Меня оставили в больнице подлечить, причем Ефремов едва ли не ежедневно навещал, следил, чтобы выполнялись все назначения. Я находился в двойственном положении: как бы и вольный, которому дозволено выходить за зону, но лежал в больнице для зэков, правда, с обедами, витаминами и лекарствами, предназначенными вольняшкам.
И силы восстанавливались. Начали уменьшаться отеки, стали надежнее служить ноги, укрепились в деснах зубы. Меня навещали Юра, Веревкин, мы подолгу разговаривали, я уже читал книги, писал письма. Ждал с нетерпением, когда окрепну настолько, чтобы сходить к Любе, и слал ей записку за запиской. Словно спала пелена, окутывавшая сознание, прекратилась путаница бессвязных мыслей.
Но Ефремов предостерегал: до подлинной поправки ох как далеко! И, говорил он, без юга не поправиться — надо на два-три года расстаться с зимами. Я вспомнил ветеринарного врача из Закавказья, его рассказы о горах фруктов и орехсв. Ожили в памяти и мусаватисты — их дружелюбие и приветливость. И, получая справку об освобождении и литер на проезд, указал "Кировабад, Азербайджан". Этот выбор представлял и другую выгоду: на каждый день пути выдавалось по шестьсот граммов хлеба, а туда ехать чуть не две недели… Я должен был сделаться Крезом.
В этой записке — последней — Люба писала:
"Уж лучше пусть о постигшем тебя горе ты узнаешь от меня. Да помогут тебе моя любовыи сочувствие с ним справиться. Олег, милый, бедный мой Олег, крепись: у тебя нет больше брата. Всеволод уже скоро два года как погиб на Волховском фронте…"

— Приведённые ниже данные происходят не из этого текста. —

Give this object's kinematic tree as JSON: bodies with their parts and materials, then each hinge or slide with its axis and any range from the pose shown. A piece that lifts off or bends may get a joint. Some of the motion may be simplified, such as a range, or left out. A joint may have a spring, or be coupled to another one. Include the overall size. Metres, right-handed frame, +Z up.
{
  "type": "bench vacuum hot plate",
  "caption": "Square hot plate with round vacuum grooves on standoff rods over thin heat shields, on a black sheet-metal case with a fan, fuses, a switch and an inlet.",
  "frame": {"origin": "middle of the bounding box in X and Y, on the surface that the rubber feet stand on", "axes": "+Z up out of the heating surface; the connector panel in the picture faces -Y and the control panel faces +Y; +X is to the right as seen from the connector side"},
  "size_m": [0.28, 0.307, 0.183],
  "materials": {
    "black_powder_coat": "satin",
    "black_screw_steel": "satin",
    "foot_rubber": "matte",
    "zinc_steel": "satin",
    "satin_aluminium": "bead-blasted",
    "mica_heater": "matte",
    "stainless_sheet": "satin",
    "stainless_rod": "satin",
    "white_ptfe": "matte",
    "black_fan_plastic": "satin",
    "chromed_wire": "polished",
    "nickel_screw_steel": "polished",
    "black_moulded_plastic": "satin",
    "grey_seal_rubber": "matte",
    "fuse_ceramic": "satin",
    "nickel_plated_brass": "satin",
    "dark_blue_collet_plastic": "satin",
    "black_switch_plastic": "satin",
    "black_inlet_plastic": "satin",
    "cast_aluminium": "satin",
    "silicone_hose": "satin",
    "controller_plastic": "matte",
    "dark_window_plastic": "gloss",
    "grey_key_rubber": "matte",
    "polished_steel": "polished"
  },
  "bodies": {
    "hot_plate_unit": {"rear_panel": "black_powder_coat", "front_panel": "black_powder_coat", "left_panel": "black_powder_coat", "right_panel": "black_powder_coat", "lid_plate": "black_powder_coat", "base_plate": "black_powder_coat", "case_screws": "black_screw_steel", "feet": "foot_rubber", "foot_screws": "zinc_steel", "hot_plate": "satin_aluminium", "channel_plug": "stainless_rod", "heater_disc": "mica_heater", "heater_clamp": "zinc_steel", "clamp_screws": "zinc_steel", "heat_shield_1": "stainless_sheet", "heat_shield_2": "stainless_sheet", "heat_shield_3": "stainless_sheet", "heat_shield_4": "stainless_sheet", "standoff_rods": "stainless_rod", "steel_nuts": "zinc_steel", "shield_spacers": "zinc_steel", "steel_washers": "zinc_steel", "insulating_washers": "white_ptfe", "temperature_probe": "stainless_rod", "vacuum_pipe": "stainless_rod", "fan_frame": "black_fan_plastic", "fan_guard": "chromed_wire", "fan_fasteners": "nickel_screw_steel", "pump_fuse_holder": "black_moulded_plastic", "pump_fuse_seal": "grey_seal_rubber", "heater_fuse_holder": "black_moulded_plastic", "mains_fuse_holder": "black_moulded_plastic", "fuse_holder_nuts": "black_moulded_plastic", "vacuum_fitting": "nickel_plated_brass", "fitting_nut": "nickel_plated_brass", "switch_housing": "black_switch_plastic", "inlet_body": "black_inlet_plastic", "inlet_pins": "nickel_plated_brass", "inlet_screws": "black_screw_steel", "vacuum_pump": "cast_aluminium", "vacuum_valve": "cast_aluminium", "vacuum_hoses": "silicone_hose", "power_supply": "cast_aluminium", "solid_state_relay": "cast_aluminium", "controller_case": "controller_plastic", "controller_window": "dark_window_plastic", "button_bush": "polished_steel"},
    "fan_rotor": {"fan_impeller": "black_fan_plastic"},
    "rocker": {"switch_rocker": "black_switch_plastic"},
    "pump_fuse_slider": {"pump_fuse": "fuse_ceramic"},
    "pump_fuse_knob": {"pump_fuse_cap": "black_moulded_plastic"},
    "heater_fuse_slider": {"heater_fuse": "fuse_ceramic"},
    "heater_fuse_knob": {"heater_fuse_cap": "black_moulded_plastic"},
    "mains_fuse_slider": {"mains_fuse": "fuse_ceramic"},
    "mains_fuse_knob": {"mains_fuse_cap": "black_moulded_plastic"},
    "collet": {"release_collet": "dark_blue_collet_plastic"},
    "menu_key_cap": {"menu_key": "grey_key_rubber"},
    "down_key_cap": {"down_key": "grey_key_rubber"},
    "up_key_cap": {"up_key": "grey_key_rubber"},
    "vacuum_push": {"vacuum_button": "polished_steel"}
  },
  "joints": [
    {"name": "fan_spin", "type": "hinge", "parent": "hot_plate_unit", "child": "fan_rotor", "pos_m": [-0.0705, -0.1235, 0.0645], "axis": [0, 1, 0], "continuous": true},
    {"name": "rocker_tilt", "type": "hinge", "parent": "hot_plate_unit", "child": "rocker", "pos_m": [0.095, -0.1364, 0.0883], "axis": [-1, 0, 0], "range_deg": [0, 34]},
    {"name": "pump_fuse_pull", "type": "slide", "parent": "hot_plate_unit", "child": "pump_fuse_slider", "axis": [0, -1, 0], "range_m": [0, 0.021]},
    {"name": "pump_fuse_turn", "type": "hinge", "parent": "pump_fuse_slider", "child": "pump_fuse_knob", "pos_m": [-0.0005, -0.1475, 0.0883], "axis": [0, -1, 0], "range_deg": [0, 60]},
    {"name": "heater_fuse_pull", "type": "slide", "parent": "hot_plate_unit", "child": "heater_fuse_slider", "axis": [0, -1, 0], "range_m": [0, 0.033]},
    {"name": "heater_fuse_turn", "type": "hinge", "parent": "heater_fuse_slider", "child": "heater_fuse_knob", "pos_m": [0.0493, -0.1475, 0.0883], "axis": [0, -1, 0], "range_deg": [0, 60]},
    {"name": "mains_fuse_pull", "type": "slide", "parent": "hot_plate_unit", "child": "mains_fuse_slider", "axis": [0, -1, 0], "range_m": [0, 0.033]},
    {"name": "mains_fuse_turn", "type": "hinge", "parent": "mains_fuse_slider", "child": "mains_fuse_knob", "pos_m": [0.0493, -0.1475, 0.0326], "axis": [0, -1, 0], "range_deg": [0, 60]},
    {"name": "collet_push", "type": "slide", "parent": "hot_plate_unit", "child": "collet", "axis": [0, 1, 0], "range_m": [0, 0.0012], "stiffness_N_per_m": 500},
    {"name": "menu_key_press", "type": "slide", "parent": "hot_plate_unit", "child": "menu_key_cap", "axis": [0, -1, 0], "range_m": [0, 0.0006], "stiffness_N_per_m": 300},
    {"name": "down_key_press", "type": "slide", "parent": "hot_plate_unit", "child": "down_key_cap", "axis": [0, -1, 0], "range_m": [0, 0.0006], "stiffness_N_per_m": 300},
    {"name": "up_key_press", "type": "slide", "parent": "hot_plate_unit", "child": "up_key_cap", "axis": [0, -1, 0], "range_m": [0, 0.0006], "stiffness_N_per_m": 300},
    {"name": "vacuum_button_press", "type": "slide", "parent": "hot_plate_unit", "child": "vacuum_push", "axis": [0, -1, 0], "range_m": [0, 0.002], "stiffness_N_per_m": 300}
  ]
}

И были еще слова любви и преданности, и ощущалось, как больно ей за меня. Но что могло заполнить вдруг образовавшуюся пустоту?..

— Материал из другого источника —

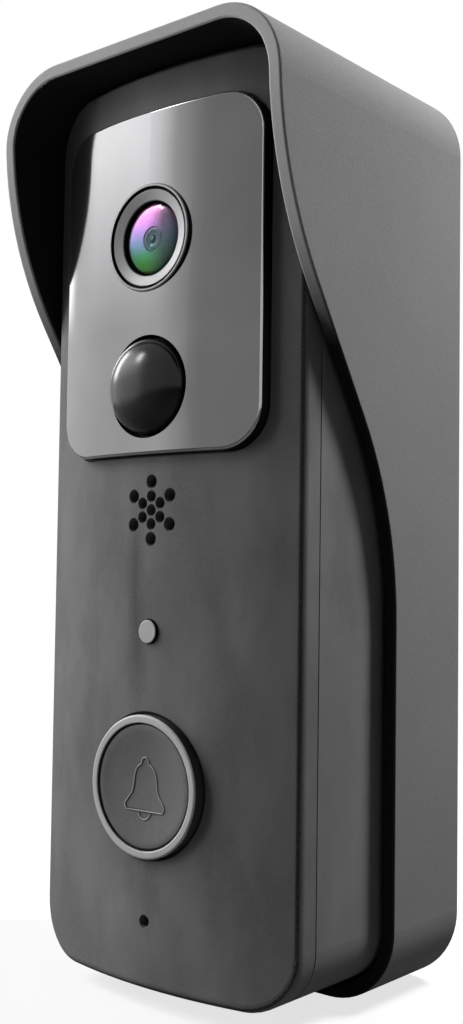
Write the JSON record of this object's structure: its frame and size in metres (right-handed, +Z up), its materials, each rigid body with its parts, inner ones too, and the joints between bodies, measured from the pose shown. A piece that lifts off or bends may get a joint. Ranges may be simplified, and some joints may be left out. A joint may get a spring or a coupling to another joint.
{
  "type": "video doorbell",
  "caption": "Battery video doorbell with camera, motion sensor, speaker and bell button, held in a swept rain hood that screws to a wall.",
  "frame": {"origin": "on the wall face, behind the middle of the hood", "axes": "+X to the right seen from the front, +Y into the wall, +Z up; the front faces -Y"},
  "size_m": [0.0578, 0.0487, 0.1464],
  "materials": {
    "hood_plastic": "fine matt texture",
    "case_plastic": "fine matt texture",
    "panel_gloss": "smoky mirror gloss",
    "lens_trim": "stepped satin trim",
    "lens_glass": "coated glass",
    "sensor_dome": "polished dark dome",
    "button_trim": "satin",
    "button_plastic": "satin with a bell outline",
    "light_pipe": "milky translucent",
    "rubber": "matt",
    "foam": "closed foam",
    "mesh_cloth": "fine black mesh",
    "inner_plastic": "matt",
    "paper_cone": "pressed cone",
    "board_laminate": "solder mask",
    "silicon": "polished",
    "tinned_steel": "tinned",
    "screw_steel": "zinc plated",
    "bracket_steel": "zinc plated",
    "brass": "plain",
    "contact_metal": "nickel plated",
    "cell_sleeve": "shrink sleeve"
  },
  "bodies": {
    "mount": {"rain_hood": "hood_plastic", "wall_bracket": "bracket_steel"},
    "doorbell": {"rear_case": "case_plastic", "front_case": "case_plastic", "front_panel": "panel_gloss", "lens_ring": "lens_trim", "lens_window": "lens_glass", "pir_dome": "sensor_dome", "button_ring": "button_trim", "battery_door": "case_plastic", "case_seal": "rubber", "case_screws": "screw_steel", "panel_tape": "foam", "lens_barrel": "inner_plastic", "lens_elements": "lens_glass", "lens_holder": "inner_plastic", "image_sensor": "silicon", "camera_board": "board_laminate", "camera_plug": "inner_plastic", "light_board": "board_laminate", "night_lights": "inner_plastic", "light_screws": "screw_steel", "pir_sensor": "tinned_steel", "pir_holder": "inner_plastic", "speaker_mesh": "mesh_cloth", "speaker_foam": "foam", "speaker_frame": "inner_plastic", "speaker_cone": "paper_cone", "speaker_magnet": "screw_steel", "speaker_pad": "foam", "status_led": "inner_plastic", "status_window": "light_pipe", "microphone": "tinned_steel", "mic_tube": "rubber", "button_seal": "rubber", "bell_switch": "inner_plastic", "main_board": "board_laminate", "board_screws": "screw_steel", "radio_can": "tinned_steel", "processor": "inner_plastic", "antenna": "brass", "battery_cells": "cell_sleeve", "battery_contacts": "contact_metal", "door_screw": "screw_steel", "lock_insert": "brass", "charging_port": "tinned_steel", "reset_switch": "inner_plastic"},
    "bell_button": {"button_cap": "button_plastic"},
    "plunger": {"bell_plunger": "inner_plastic"},
    "locking_screw": {"lock_screw": "screw_steel"},
    "flap": {"service_flap": "rubber"},
    "reset": {"reset_button": "inner_plastic"}
  },
  "joints": [
    {"name": "doorbell_release", "type": "slide", "parent": "mount", "child": "doorbell", "axis": [0, -1, 0], "range_m": [0, 0.045]},
    {"name": "button_press", "type": "slide", "parent": "doorbell", "child": "bell_button", "axis": [0, 1, 0], "range_m": [0, 0.0006], "stiffness_N_per_m": 2500},
    {"name": "plunger_press", "type": "slide", "parent": "doorbell", "child": "plunger", "axis": [0, 1, 0], "range_m": [0, 0.0006]},
    {"name": "lock_screw_out", "type": "slide", "parent": "doorbell", "child": "locking_screw", "axis": [0, 0, -1], "range_m": [0, 0.003]},
    {"name": "flap_open", "type": "hinge", "parent": "doorbell", "child": "flap", "pos_m": [0, -0.0206, -0.06975], "axis": [1, 0, 0], "range_deg": [0, 100]},
    {"name": "reset_press", "type": "slide", "parent": "doorbell", "child": "reset", "axis": [0, 0, 1], "range_m": [0, 0.0003], "stiffness_N_per_m": 2000}
  ],
  "couplings": [
    {"joint": "plunger_press", "follows": "button_press", "ratio": 1}
  ]
}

Я не сразу дочитал длинное письмо. А в последних строках там стояло: "Не одно у тебя горе, узнай все сразу. Прошлой весной в Москве скончалась твоя мать — тихо, во сне. Легла с вечера и не проснулась. Ей было семьдесят пять лет, и она многих потеряла, за тебя одного более пятнадцати лет болело сердце. Смерть соединила ее с ушедшими. А за тебя и остальных своих детей она будет молиться оттуда. Помоги тебе Бог. Твоя Люба". И еще стояла приписка: "Я немного простудилась". И уже вслед за нею, совсем с краю: "Хочу, чтобы ты помнил, знал, пока я жива, ты не-одинок".
Сгоряча я не ощутил невозвратимость и горечь утрат в полной мере. Слишком притуплены были тогда мои способности, слишком я был поглощен возвращением к жизни, возникающими надеждами на будущее, насущными заботами о лечении, самочувствии, режиме. Минуты отчаяния, приходившего от сознания, что нет больше Всеволода, любимого брата, были впереди… Как сообщили из части его жене, брата вынесли из боя с простреленной грудью.

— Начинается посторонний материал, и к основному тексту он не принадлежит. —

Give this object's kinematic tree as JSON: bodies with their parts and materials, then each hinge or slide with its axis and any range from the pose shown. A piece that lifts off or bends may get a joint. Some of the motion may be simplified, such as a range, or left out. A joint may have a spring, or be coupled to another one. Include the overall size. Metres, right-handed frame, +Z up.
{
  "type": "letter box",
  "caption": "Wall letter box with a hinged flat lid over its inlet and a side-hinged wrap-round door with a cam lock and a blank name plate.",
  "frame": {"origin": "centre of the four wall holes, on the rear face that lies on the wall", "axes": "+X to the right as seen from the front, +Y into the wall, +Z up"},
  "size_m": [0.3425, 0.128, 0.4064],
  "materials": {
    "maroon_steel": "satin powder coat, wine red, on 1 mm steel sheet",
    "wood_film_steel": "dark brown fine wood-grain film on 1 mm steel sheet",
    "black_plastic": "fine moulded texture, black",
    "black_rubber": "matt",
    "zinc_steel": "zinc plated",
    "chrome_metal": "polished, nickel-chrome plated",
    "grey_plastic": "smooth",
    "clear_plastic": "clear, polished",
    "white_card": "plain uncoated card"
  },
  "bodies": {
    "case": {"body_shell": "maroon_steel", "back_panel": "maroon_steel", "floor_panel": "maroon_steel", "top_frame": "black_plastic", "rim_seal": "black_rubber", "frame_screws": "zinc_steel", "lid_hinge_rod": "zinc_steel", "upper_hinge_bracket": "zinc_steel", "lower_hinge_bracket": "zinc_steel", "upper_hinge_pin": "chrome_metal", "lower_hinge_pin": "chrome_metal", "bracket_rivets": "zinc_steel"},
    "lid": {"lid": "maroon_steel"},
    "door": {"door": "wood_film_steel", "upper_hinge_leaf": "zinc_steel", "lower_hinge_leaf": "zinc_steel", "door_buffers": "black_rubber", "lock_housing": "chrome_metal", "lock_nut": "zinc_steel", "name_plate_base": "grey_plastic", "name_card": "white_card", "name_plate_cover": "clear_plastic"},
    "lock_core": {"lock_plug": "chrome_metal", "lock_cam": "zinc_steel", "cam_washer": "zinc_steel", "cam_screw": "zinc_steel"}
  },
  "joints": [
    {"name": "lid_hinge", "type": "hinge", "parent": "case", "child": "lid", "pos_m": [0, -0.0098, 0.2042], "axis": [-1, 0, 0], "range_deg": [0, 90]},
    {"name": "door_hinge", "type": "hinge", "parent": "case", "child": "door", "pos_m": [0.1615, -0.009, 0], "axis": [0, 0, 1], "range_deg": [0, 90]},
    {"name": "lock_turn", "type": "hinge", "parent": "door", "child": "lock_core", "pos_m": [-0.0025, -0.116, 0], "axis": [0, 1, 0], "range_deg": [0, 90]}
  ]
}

С остальными членами семьи, даже с матерью, у меня никогда не было близких, сердечных отношений. В детстве я считался упрямцем, замкнутым и неласковым, а повзрослев, уехал. Жизнь в разных городах еще ослабила и без того не слишком тесные узы, а длительное заключение почти вовсе их пресекло. Известие о гибели Всеволода заслонило боль от утраты матери.